The billable hour—it has become the double-edged sword of the practice of law over the last few years. On the positive side, as metric-based on the amount of time dedicated to a matter, the billable hour is a standard benchmark used to gauge firms and attorneys, and many compensation plans are still tied to it. On the negative side, it has become the source of much client pushback. It can create a disincentive for firms to invest in efficiency, and many compensation plans are still tied to it.
The later point in each list is the main reason so many firms have been hesitant to move away from the traditional hourly billing models towards alternative fee arrangements (AFAs).
More recently, we’re starting to see a shift away from the traditional billable-hour compensation structure. In perhaps the biggest departure from the billable hour to date, Jackson Lewis announced late last year that they would not be basing their 2015 compensation plan on hours billed. The compensation plan for associates at Jackson Lewis will now focus on elements the firm has identified as more integral to their client-focused strategic direction, including:
- Client Service
- Team Orientation
- Pro Bono Commitment, and
- the “True billed value” of the work done, meaning the actual fee receipts for work completed.
Ralph Baxter, the Chairman of the Legal Executive Institute, wrote an interesting post on this blog, entitled The Inherent Conflict of Interest Caused by Hours-Based Billing. In it, he argues that the billable hour model “incentivizes the lawyer to make it worse for the client” and that the need for lawyers to bill more hours “imped[es] law firm adoption of new technology and process design options that would make firms more efficient.” He encourages clients to be more assertive about getting firms to move away from billable hours.
As we look at survey after survey of Chief Legal Officers and General Counsel, they consistently say that they want to see more options for non-hourly billing.
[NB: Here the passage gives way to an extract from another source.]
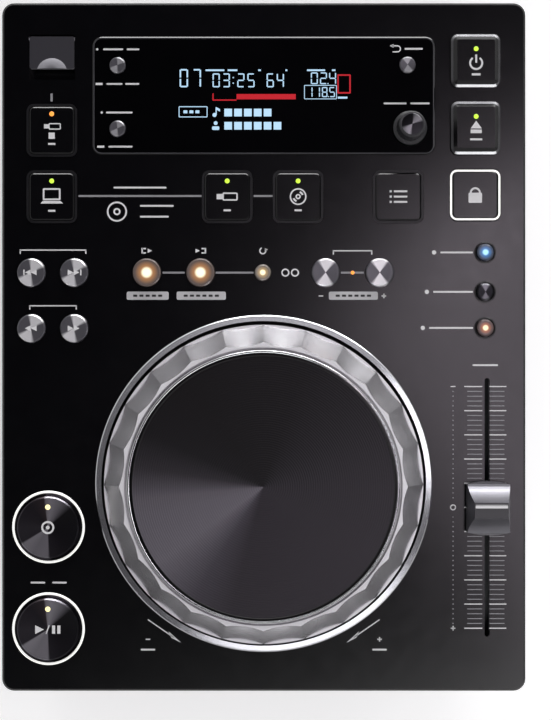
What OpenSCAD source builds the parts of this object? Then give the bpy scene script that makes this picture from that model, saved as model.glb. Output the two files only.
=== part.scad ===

GlaxoSmithKline has even gone so far as to say that their mission is to “kill the billable hour.”
Of course, the legal industry is not the only industry to feel the pressure to shift away from the traditional hourly billing practice. In an article that could just as easily have been written about law firms, the Journal of Accountancy recently discussed the benefits and challenges of moving away from the billable hour for accounting firms. The article highlights many of the same fears that law firms have expressed. Accounting firms are scared of antagonizing clients with ever-increasing billable hours, but also hesitant to venture away from the certainty of the metrics that the billable-hour model provides.
The article quotes Blake Christian, a practice management expert:
CPAs are by nature overly analytical, and it is easier to budget/staff/forecast and set goals using total and chargeable hours as the measure. CPAs are conservative and non-confrontational and have a hard time with defending billings that are not backed up with detailed hours.
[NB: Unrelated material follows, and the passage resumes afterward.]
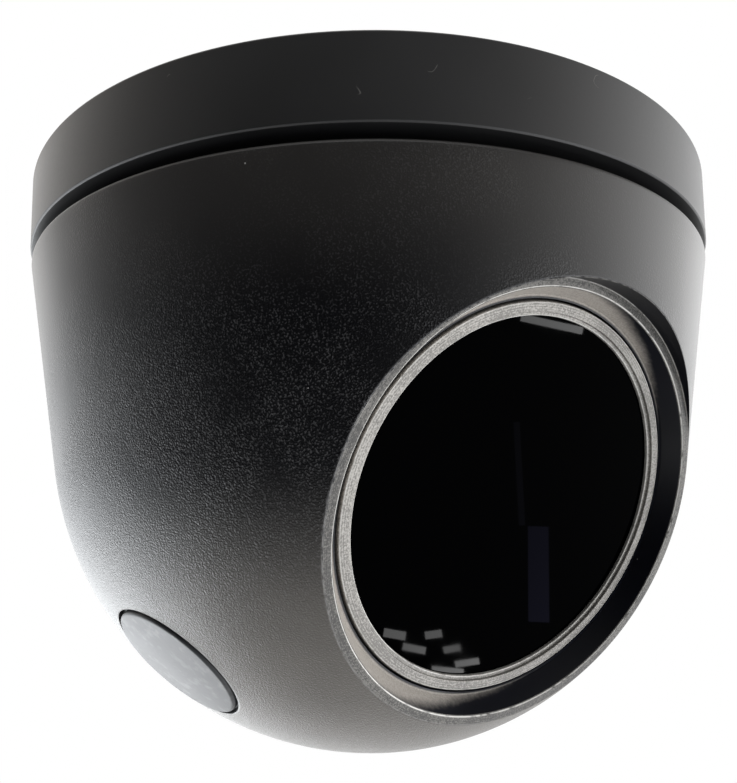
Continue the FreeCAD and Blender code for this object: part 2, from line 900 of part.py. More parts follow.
def friction_washers():
    """Thin washers between the ears and the cradle's bosses, which hold the tilt by friction."""
    washers = []
    for side in (-1, 1):
        inner_face = trunnion_face + washer_gap
        low, high = sorted((side * inner_face, side * (inner_face + washer_thickness)))
        washer = ring(pivot_shank + pivot_clearance, trunnion_radius, low, high)
        washers.append(move(turn(washer, 90, Vector(0, 1, 0)), z=pivot_place))
    return along_window(group(washers))


def module_housing():
    """Round can that holds the lens, sensor and lamps, with a front flange and a clip groove."""
    inner = module_radius - module_wall
    body = turned(
        (0, module_rear),
        (module_radius, module_rear),
        (module_radius, module_front),
        (inner, module_front),
        (inner, module_rear + module_back),
        (0, module_rear + module_back),
    )
    flange_low = cradle_front + roll_gap
    flange_high = flange_low + module_flange_thickness
    flange = ring(module_radius - spare, cradle_inner + module_flange_width, flange_low, flange_high)
    swept = 2 * roll_range + 2 * roll_nub_angle
    travel = sector(module_radius, cradle_outer + spare, flange_low - spare, flange_high + spare, 90, swept)
    inside = module_rear + spare
    posts = [disc(sensor_post_radius, inside, sensor_board_back, x, y) for x, y in sensor_post_places()]
    lamp_posts = [disc(lamp_post_radius, inside, module_front, x, y) for x, y in led_screw_places()]
    body = join(body, flange.cut(travel), *posts, *lamp_posts)
    clip_high = cradle_rear - roll_gap
    clip_low = clip_high - roll_clip_thickness - seat_gap
    groove = ring(module_radius - roll_groove, cradle_outer + spare, clip_low, clip_high)
    pilot = small_shank + thread_gap
    sensor_end = sensor_board_back - sensor_post_height - screw_end_gap
    led_end = module_front - led_screw_grip - screw_end_gap
    sink_pilot = disc(pilot, module_rear - spare, module_rear + module_back + spare)
    pilots = [disc(pilot, sensor_end, sensor_board_back + spare, x, y) for x, y in sensor_post_places()]
    pilots += [disc(pilot, led_end, module_front + spare, x, y) for x, y in led_screw_places()]
    pilots += [move(sink_pilot, x) for x in (-sink_screw_offset, sink_screw_offset)]
    return along_window(body.cut([groove, *pilots]))


def roll_clip():
    """Open snap ring in the can's groove, behind the cradle."""
    high = cradle_rear - roll_gap - seat_gap / 2
    low = high - roll_clip_thickness
    inner = module_radius - roll_groove
    body = ring(inner + seat_gap, inner + roll_clip_width, low, high)
    mouth = sector(inner - spare, cradle_outer + spare, low - spare, high + spare, 90, roll_clip_mouth)
    return along_window(body.cut(mouth))


def heat_sink():
    """Round finned plate on the can's back."""
    plate_low = module_rear - sink_base
    fin_low = plate_low - sink_fin_height
    rim = disc(sink_radius, fin_low, module_rear)
    fins = []
    for index in range(-sink_fins_a_side, sink_fins_a_side + 1):
        x = index * sink_fin_pitch
        half = sink_fin_thickness / 2
        fin = block(x - half, x + half, -sink_radius, sink_radius, fin_low, plate_low)
        fins.append(fin.common(rim))
    body = join(disc(sink_radius, plate_low, module_rear), *fins)
    hole = disc(small_shank + pivot_clearance, plate_low - spare, module_rear + spare)
    holes = [move(hole, x) for x in (-sink_screw_offset, sink_screw_offset)]
    return along_window(body.cut(holes))


def heat_sink_screws():
    """Screws through the heat sink into the can's back."""
    screw = pan_head_screw(small_shank, small_head, small_head_height, sink_base + module_back)
    screw = turn(screw, 180, Vector(1, 0, 0))
    places = (-sink_screw_offset, sink_screw_offset)
    return along_window(group([move(screw, x, 0, module_rear - sink_base) for x in places]))


def sensor_board():
    """Square board behind the lens."""
    half = sensor_board_side / 2
    body = block(-half, half, -half, half, sensor_board_back, sensor_board_front)
    hole = disc(small_shank + pivot_clearance, sensor_board_back - spare, sensor_board_front + spare)
    holes = [move(hole, x, y) for x, y in sensor_post_places()]
    return along_window(body.cut(holes))


def sensor_board_screws():
    """Screws at the sensor board's corners."""
    length = sensor_board_thickness + sensor_post_height
    screw = pan_head_screw(small_shank, small_head, small_head_height, length)
    return along_window(group([move(screw, x, y, sensor_board_front) for x, y in sensor_post_places()]))


def image_sensor():
    """Flat chip under the lens."""
    half_length = sensor_length / 2
    half_width = sensor_width / 2
    low = sensor_board_front
    return along_window(block(-half_length, half_length, -half_width, half_width, low, low + sensor_height))


def lens_holder():
    """Threaded holder that stands over the sensor."""
    half = holder_foot / 2
    low = sensor_board_front
    corner = sensor_post_place - small_head - holder_screw_gap
    foot = block(-half, half, -corner, corner, low, low + holder_foot_height)
    foot = foot.fuse(block(-corner, corner, -half, half, low, low + holder_foot_height))
    bore = barrel_radius + barrel_gap
    tower = disc(bore + holder_wall, low, low + holder_height)
    reach_x = sensor_length / 2 + sensor_room
    reach_y = sensor_width / 2 + sensor_room
    room = block(-reach_x, reach_x, -reach_y, reach_y, low - spare, low + sensor_height + sensor_room)
    return along_window(join(foot, tower).cut([disc(bore, low - spare, low + holder_height + spare), room]))


def lens_barrel():
    """Barrel with a wider head that looks through the lamp board."""
    back = lens_front - barrel_length
    body = turned(
        (0, back),
        (barrel_radius, back),
        (barrel_radius, lens_front - barrel_head_length),
        (barrel_head_radius, lens_front - barrel_head_length),
        (barrel_head_radius, lens_front - barrel_edge),
        (barrel_head_radius - barrel_edge, lens_front),
        (lens_radius + barrel_flare, lens_front),
        (lens_radius, lens_front - barrel_recess),
        (lens_radius, lens_front - barrel_recess - lens_edge),
        (lens_radius - holder_wall, lens_front - barrel_recess - lens_edge),
        (lens_radius - holder_wall, back + holder_wall),
        (0, back + holder_wall),
    )
    return along_window(body)


def front_lens():
    """Front glass: a bulging cap on a short edge."""
    edge_high = lens_front - barrel_recess
    radius = lens_radius - thread_gap
    curve = (radius**2 + lens_bulge**2) / (2 * lens_bulge)
    ball = Part.makeSphere(curve, Vector(0, 0, edge_high + lens_bulge - curve))
    return along_window(disc(radius, edge_high - lens_edge, edge_high + 2 * lens_bulge).common(ball))


def lens_baffle():
    """Rubber ring that keeps the lamps' light out of the lens."""
    inner = barrel_head_radius + led_hole_gap + baffle_gap
    outer = inner + baffle_wall
    low = led_board_front
    tip = outer - baffle_edge
    return along_window(turned((inner, low), (outer, low), (tip, baffle_front), (inner, baffle_front)))


def led_board():
    """Round lamp board on the can's front."""
    inner = barrel_head_radius + led_hole_gap
    body = ring(inner, module_radius - led_board_inset, module_front, led_board_front)
    hole = disc(small_shank + pivot_clearance, module_front - spare, led_board_front + spare)
    holes = [move(hole, x, y) for x, y in led_screw_places()]
    return along_window(body.cut(holes))


def led_board_screws():
    """Screws that hold the lamp board."""
    length = led_board_thickness + led_screw_grip
    screw = pan_head_screw(small_shank, small_head, small_head_height, length)
    return along_window(group([move(screw, x, y, led_board_front) for x, y in led_screw_places()]))


def infrared_leds():
    """Square lamps, each with a small tapered lens."""
    half = led_size / 2
    low = led_board_front
    base = block(led_pitch_radius - half, led_pitch_radius + half, -half, half, low, low + led_height)
    lens_base = Vector(led_pitch_radius, 0, low + led_height)
    lens = Part.makeCone(led_lens_radius, led_lens_radius / 2, led_lens_height, lens_base)
    return along_window(group(around(join(base, lens), led_count)))


NODES = {
    "base_ring": base_ring,
    "lock_screw": lock_screw,
    "mounting_plate": mounting_plate,
    "ceiling_gasket": ceiling_gasket,
    "cable_grommet": cable_grommet,
    "glide_ring": glide_ring,
    "dome_shell": dome_shell,
    "pan_ring": pan_ring,
    "pan_ring_screws": pan_ring_screws,
    "pan_seal": pan_seal,
    "window": window,
    "window_gasket": window_gasket,
    "window_bezel": window_bezel,
    "service_plug": service_plug,
    "plug_seal": plug_seal,
    "chassis": chassis,
    "chassis_screws": chassis_screws,
    "main_board": main_board,
    "board_posts": board_posts,
    "board_screws": board_screws,
    "board_parts": board_parts,
    "tilt_cradle": tilt_cradle,
    "pivot_screws": pivot_screws,
    "friction_washers": friction_washers,
    "module_housing": module_housing,
    "roll_clip": roll_clip,
    "heat_sink": heat_sink,
    "heat_sink_screws": heat_sink_screws,
    "sensor_board": sensor_board,
    "sensor_board_screws": sensor_board_screws,
    "image_sensor": image_sensor,
    "lens_holder": lens_holder,
    "lens_barrel": lens_barrel,
    "front_lens": front_lens,
    "lens_baffle": lens_baffle,
    "led_board": led_board,
    "led_board_screws": led_board_screws,
    "infrared_leds": infrared_leds,
}


os.makedirs("parts", exist_ok=True)
for name, build in NODES.items():
    shape = build()
    state = "valid" if shape.isValid() else "INVALID"
    print(name, len(shape.Solids), "solids", round(shape.Volume), "mm3", state)
    shape.exportStep(os.path.join("parts", name + ".step"))
print("pivot", pivot_point(), "taper", round(math.degrees(taper), 2), "lip plane", round(lip_plane, 3))
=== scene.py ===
"""Looks of a ceiling turret camera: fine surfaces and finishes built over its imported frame.

Sizes are millimetres. A piece is modelled in its own turning frame, and Solid puts it in place and then
makes its sizes metres.
"""

import logging
import math
from collections.abc import Iterable, Mapping, Sequence
from dataclasses import dataclass, field
from enum import Enum
from typing import Any

import bmesh
import bpy
from mathutils import Matrix, Vector


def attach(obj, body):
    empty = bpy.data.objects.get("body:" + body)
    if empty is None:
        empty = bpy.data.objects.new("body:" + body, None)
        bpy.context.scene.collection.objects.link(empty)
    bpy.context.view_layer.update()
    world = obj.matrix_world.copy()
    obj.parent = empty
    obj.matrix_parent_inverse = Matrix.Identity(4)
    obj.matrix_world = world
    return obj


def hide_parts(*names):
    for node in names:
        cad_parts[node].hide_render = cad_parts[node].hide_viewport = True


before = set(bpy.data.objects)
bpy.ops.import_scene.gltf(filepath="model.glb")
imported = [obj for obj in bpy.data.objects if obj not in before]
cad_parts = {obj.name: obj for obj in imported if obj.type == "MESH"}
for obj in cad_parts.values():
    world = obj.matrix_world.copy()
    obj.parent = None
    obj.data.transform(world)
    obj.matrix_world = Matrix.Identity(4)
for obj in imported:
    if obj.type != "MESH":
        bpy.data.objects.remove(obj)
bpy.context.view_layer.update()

LOG = logging.getLogger("turret_camera")
METRES = 0.001
FULL_TURN = 360.0
SHARP_ANGLE = math.radians(20)

# How far a cutting solid reaches past what it cuts, and how far joined solids run into each other.
SPARE = 1.0
OVERLAP = 0.5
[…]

Swap “attorneys” for “CPAs” and maybe drop the “non-confrontational” part, and this pretty accurately describes how lawyers feel as well.
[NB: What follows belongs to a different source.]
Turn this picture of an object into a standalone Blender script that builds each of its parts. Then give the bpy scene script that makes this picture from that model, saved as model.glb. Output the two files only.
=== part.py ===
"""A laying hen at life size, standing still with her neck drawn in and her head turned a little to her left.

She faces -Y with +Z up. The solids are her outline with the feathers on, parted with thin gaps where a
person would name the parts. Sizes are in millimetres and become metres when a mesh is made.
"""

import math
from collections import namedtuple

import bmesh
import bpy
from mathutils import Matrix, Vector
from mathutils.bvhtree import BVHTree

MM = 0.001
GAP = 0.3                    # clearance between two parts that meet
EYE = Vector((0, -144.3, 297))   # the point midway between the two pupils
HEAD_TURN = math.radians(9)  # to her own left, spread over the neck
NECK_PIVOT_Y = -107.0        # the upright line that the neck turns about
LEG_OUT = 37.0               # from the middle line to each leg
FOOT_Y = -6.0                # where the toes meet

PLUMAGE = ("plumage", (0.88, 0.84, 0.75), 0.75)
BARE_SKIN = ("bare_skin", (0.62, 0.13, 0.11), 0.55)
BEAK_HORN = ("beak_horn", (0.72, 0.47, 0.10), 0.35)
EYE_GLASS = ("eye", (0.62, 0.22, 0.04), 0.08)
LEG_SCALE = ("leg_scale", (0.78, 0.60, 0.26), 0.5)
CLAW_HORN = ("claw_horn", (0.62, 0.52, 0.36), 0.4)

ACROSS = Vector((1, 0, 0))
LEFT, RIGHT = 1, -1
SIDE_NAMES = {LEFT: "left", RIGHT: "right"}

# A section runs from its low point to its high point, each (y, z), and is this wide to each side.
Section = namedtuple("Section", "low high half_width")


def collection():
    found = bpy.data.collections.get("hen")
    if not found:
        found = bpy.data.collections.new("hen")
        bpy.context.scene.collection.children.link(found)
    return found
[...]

The Journal of Accountancy advocates an alternative to billable hours. Value-based pricing, they say, should be determined in consultation with the client, by examining the scope of the work to be performed, timing and payment terms, and upgrades and add-ons to the service to be provided.
I would add an additional factor: the particular client’s sensitivity to price. Some clients are just more inherently sensitive to price.
The Journal of Accountancy provides an analogy. For an accountant preparing tax returns, it will likely take a similar amount of work to prepare the return for a client with $1 million in income as it would for a client with $150,000 in income. But does that mean that both clients should be charged the same amount for the return? While the ultimate determination must be left up to the firm and the individual practitioner, there is a strong argument that the client with the higher income would have less price sensitivity.
Price sensitivity, though, depends on the individual client. Altman Weil reported last year that only 45% of law firms that responded to their Law Firms in Transition survey had made efforts to determine the pricing preferences of their individual clients. That number needs to grow if law firms are going to successfully meet client demands for alternatives to the billable hour. So, a parting question: is your law firm part of that 45%?